Une première étude, cofinancée par la Banque des Territoires, est notamment en cours de réalisation pour le Grand Chalon, labellisé Territoire d'industrie en novembre 2018. La demande a été initiée par Grand Chalon, et doit aboutir le 29 mai. Elle se déroule en trois phases : un état des lieux des filières principales du territoire, une prise de contact avec les entreprises locales qui ont été ciblées et qui ont répondu à un questionnaire détaillé sur leurs velléités de relocaliser ou de réinternaliser certaines productions, et un plan d'actions. "Cela ne va pas tout de suite déboucher sur des décisions immédiates d'investissement, mais c'est un signal fort et cela va permettre au Grand Chalon de cibler les filières où il y a des actions à mettre en place, et sur lesquelles, comme pour l'immobilier d'entreprise par exemple, la Banque des Territoires peut agir", détaille Cédric Aymonier, directeur territorial à la direction régionale de Bourgogne Franche-Comté de la Banque des Territoires.
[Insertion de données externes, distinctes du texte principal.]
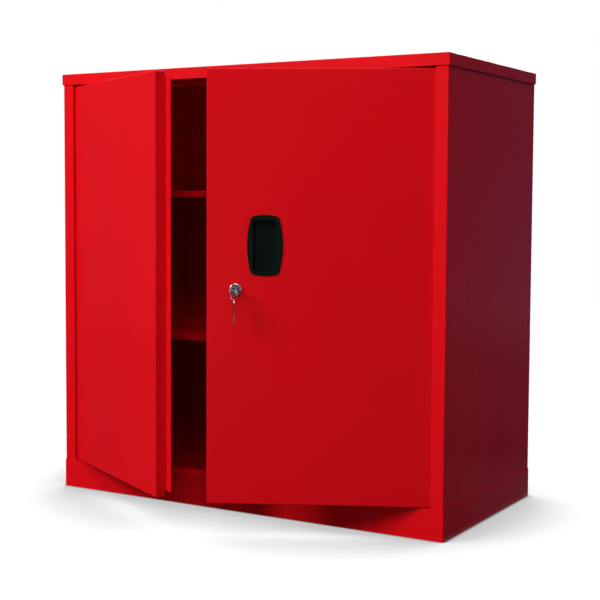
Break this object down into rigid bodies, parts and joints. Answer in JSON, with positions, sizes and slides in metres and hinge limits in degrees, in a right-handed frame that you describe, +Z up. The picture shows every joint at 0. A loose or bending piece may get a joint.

A travers son intervention dans des sociétés d'économie mixte ou même des entreprises privées, la Banque des Territoires peut en effet faciliter l'investissement dans l'immobilier d'entreprise, le foncier étant un élément clé pour les relocalisations. La Banque des Territoires pense aussi pouvoir intervenir sur des problématiques comme les formations industrielles avec l'Afpa ou le Cnam, ou encore sur le développement de "green deals" (pactes verts) locaux, la production d'énergie, avec le recours à l'hydrogène et la question des mobilités des salariés.
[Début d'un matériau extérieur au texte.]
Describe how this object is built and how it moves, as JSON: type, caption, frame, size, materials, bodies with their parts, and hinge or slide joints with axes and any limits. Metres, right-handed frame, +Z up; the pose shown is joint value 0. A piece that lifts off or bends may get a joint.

Une consultation avant la phase 2 des Territoires d'industrie

D'autres leviers pourraient aussi être activés, comme des modulations sur les impôts de production, un débat qui a lieu au niveau national depuis plusieurs mois, et des aides publiques aux entreprises plus larges, si les règles de subventionnement peuvent temporairement évoluer dans le cadre des règles nationales et européennes. A noter que le ministre de l'Economie a appelé les constructeurs automobiles à relocaliser des usines en France en contrepartie d'aides publiques pour surmonter la crise.

"Il serait aussi intéressant de reformer des clusters, comme les Territoires d'industrie", précise aussi Cédric Aymonier. Une idée qui fait son chemin, les territoires industriels les plus résilients étant ceux qui ont un capital social fort ou une tradition de coopération forte entre les industriels et les acteurs publics, collectivités et services de l'Etat. "Ceux qui ont réussi à surmonter les précédentes crises sont ceux qui ont la plus grande tradition de coopération, ce qui donne aux Territoires d'industrie une longueur d'avance par rapport à d'autres territoires", a précisé Guillaume Basset, directeur du programme Territoires d'industrie, auprès du ministre de l'Economie et des Finances et de la ministre de la Cohésion des Territoires, lors du webinaire du 5 mai.

La crise va aussi faire évoluer les priorités mêmes des Territoires d'industrie, notamment sur la partie recrutement qui ne sera pas qu'offensive (répondre aux difficultés de recrutement) mais aussi défensive (pour contrer les licenciements) avec probablement des expérimentations dans ce domaine. Une phase 2 de Territoires d'industrie qui commencera par une consultation, menée sur une plateforme en ligne d'ici quelques semaines, d'abord en Occitanie puis dans les autres régions. Objectifs : connaître les sujets de préoccupation de ces territoires, leurs priorités et adapter le panier des services et outils du programme en conséquence.
 

Des jeunes issus des grandes écoles pour aider à la relocalisation d'activités industrielles

Le volontariat territorial en entreprise fait partie des pistes envisagées par les acteurs publics pour favoriser le retour en France d'activités industrielles. Destiné aux étudiants et mis en place en avril 2019 par Bpifrance et la Direction générale des entreprises, ce dispositif doit aider au recrutement dans les PME des territoires, sur le modèle du volontariat international en entreprise (VIE). L'objectif est ainsi de permettre à des jeunes diplômés de grandes écoles d'être mobilisés sur le projet d'une PME industrielle, en ciblant particulièrement les territoires d'industrie. "Nous allons lancer un certain nombre d'initiatives sur le volontariat territorial en entreprises, car des jeunes souhaitent s'engager au service de la relocalisation", a précisé Guillaume Basset, directeur du programme Territoires d'industrie, auprès du ministre de l'Économie et des Finances et de la ministre de la Cohésion des territoires, lors d'un webinaire organisé le 5 mai 2020 par l'ADCF sur les Territoires d'industrie.
L'association Des territoires aux grandes écoles, initiée en 2013 au Pays basque et étendue depuis à 24 territoires au total, travaille dans ce sens. "Nous aidons les jeunes issus des territoires à partir suivre des études dans des grandes écoles, explique Florent Aguiar, responsable communication de l'association. Parmi eux, de nombreux étudiants et diplômés souhaitent ensuite revenir sur leur territoire et mettre à profit leurs expériences mais ils ne disposent pas forcément d'une vision globale sur les opportunités qui peuvent s'offrir à eux, nous les aidons à concrétiser leur démarche." Des premiers temps d'accompagnement sont organisés pour les lycéens de l'ensemble de ces 24 territoires par des étudiants des grandes écoles. L'étape suivante sera de mettre en place le nouveau volontariat territorial en entreprise. "Cela nous intéresse car nous avons des actions de valorisation de l'entrepreneuriat dans les territoires et nous faisons le lien entre entrepreneurs locaux et jeunes diplômés, détaille Bixente Etcheçaharreta, président de l'association Des territoires aux grandes écoles. Cet outil nous apportera un débouché juridique et financier concret pour développer cette action."